How to Draw Turtles and Tortoises

How to Draw Turtles and Tortoises

Introduction

This easy artwork is for anyone who wants to draw turtles and tortoises.

Turtles and tortoises look similar as they have a shell, both are cold-blooded reptiles.

A turtle can swim and lives mainly in water but can walk on land. A turtle breathes air and takes a huge gulp and holds its breath before diving down into its pond’s depths.

A tortoise lives on land.

Both turtles and tortoises lay their eggs on land.

Daily Art Practice

This is part of a basic shapes set of posts I am creating to help you get creative and build your daily art and drawing practice.

These simple drawings can be done with your kids.

Basic Shapes

Basic shapes are determined by the number of lines taken to make them such as circles, eggs or ovals which take one line, a triangle that takes three lines and a square that takes four lines.

The basic shapes are dots, lines, circles, ovals, eggs, semi-circle, vesica Pisces, triangles, squares, rectangles, pentagrams, hexagrams, and other polygons.

For the turtles and tortoises, we will use a basic two-line semi-circle shape.

Art Supplies

Markers

For this artwork I used Tombow markers, but you can use what you have at hand.

I wanted to have a grey tinge to the greens and avoided harsh emerald greens which are far too bright.

The three shades of green I chose were numbers 098, 133 and 126 from Tombow dual brush pens.

Pens

For the reptile details, I used two pens, Pigma Micron 0.1mm black pen and a Faber Castell 0.5mm Pitt Artist pen in black.

Paper

I chose marker paper from Strathmore, but you can use what you have at hand.

Do not feel that you need the exact art supplies which I employed to make this artwork, and this stops you.

Always use the art supplies that you have available right now in your home.

Note: For a full list of the art supplies I use please go here.

Drawing Composition

To create depth in your artwork, place the larger shapes in the bottom third, the medium figures in the middle third and the far profiles on the top third of the page.

If your tortoises are all the same size and the same shape, the final result could be dreary.

Alternatively, if you have a variety of sizes (with the same semi-circle shape), it adds interest to your composition.

Step One: Light Green

With the lightest green, draw a semi-circle shape in the middle of the page, make the base about 25mm, or one inch, long.

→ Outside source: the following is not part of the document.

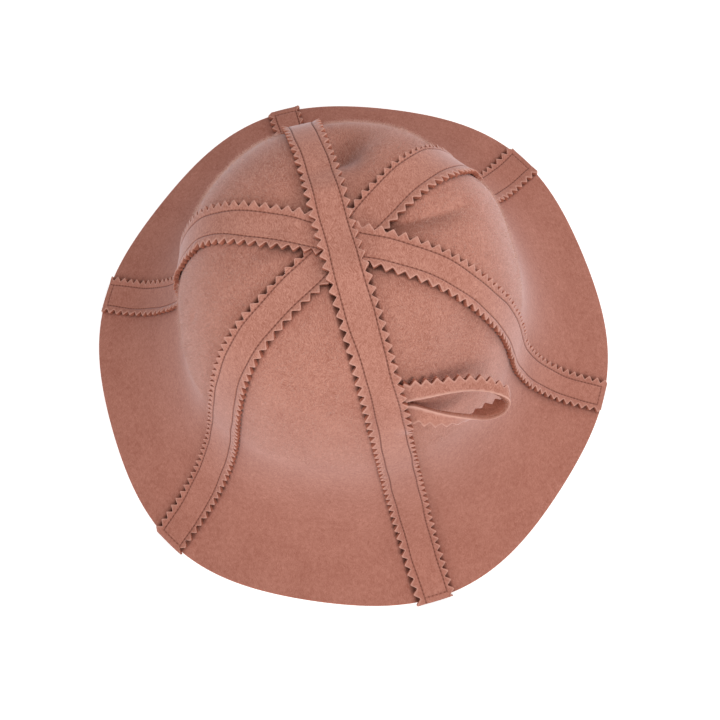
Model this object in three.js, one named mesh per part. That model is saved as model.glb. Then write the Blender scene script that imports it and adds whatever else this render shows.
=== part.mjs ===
// A bell-shaped wool-felt hat for the sauna: six gores sewn edge to edge, three pinked felt strips
// that cover the seams from rim to rim, and a hanging loop tucked under one strip.
// Millimetres, +Z up. The origin is on the surface the hat rests on, under the crown's tip.
// The hat's front is -Y, and directions are degrees anticlockwise from +X.

import * as THREE from 'three';

// ---- Driving dimensions ----

const FELT = 2.8;            // thickness of the gores' felt
const STRIP_FELT = 2.6;      // thickness of the strips' and the loop's felt
const GAP = 0.35;            // clearance kept between two pieces that touch

const RIM_RADIUS = 160;      // mean radius of the brim's edge
const RIM_EDGE = 1.5;        // height of the felt's upper corner at the rim, where it is pressed flat
const FOOT_WIDTH = 4;        // width of the pressed band that the hat rests on
const CROWN_HEIGHT = 171;    // outer face of the gores at the tip
const WALL_RADIUS = 98;      // narrowest part of the wall, above the flare
const WALL_HEIGHT = 75.5;    // height of that narrowest part
const WALL_LEAN = 10;        // lean of the wall from upright, degrees
const BRIM_SLOPE = 20;       // slope of the brim at the rim, degrees

// How far each end of the two profile curves holds its direction.
const TIP_PULL = 29.5;
const SHOULDER_PULL = 113;
const FLARE_PULL = 66.6;
const BRIM_PULL = 10.2;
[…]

Draw a slightly smaller semi-circle higher and to the right.

Draw a still smaller semi-circle towards the top left.

Step Two: Mid Green

Now choose the mid green and draw three semicircles with the large one at the bottom, the medium one in the middle and the smaller one towards the top.

Step Three: Dark Green

Select the dark green and draw three semicircles with the larger shape towards the bottom, the medium one somewhere in the middle and the smaller one more towards the top.

Now you have nine semicircles on your page.

Tips

At this point you could add one or two more semi-circles if you like. However, try to keep the overall theme to an odd number of shapes as this practice results in a more pleasing composition.

You can also overlay one or two shapes to add interest.

Step Four: Head, Limbs and Tail

With a color not the same as the shell, draw in a head that swoops up from the shell.

Draw the head and neck one piece with the head slightly rounder than the neck.

Then draw the front legs and the back legs slightly bent with the knees and elbows pointing forwards.

Now add a little tail straight horizontally from under the back of the shell that tapers at the end.

Step Five: Details

With the thin 0.1mm black pen draw the eyes as a dot.

Draw the lines on the shell in a hexagon pattern as shown.

How to Use This Art

  • Pictures.
  • Stickers.
  • Greeting cards.
  • Sketchbook doodles.

Aspiring Artist Activity: Turtles and Tortoises by the Pond

On a fresh piece of paper please do the following:

Background

  • Draw a wavy line to suggest the edge of a pond across the page two thirds of the way down.
  • With a dark green, draw some reeds in three clusters growing out of the pond at the water’s edge.
  • Lightly shade the water grey/blue (not too heavy now).

Add Wildlife

  • Draw three or four turtles in the water.
  • Draw three or four tortoises on the bank.
  • Add a ninth reptile, perhaps a turtle to balance the drawing and add interest with the odd number of animals. Choose to have this turtle climbing out of the water or right on the water’s edge.
  • Add any final details as you see fit. I like to add a little gold gel pen here and there.
  • Sign and date (month and year) your artwork in the lower right-hand corner of the sheet of paper discreetly with one of the markers or pens used. Never use a different pen to sign your artwork, always use one of the mediums used in the artwork.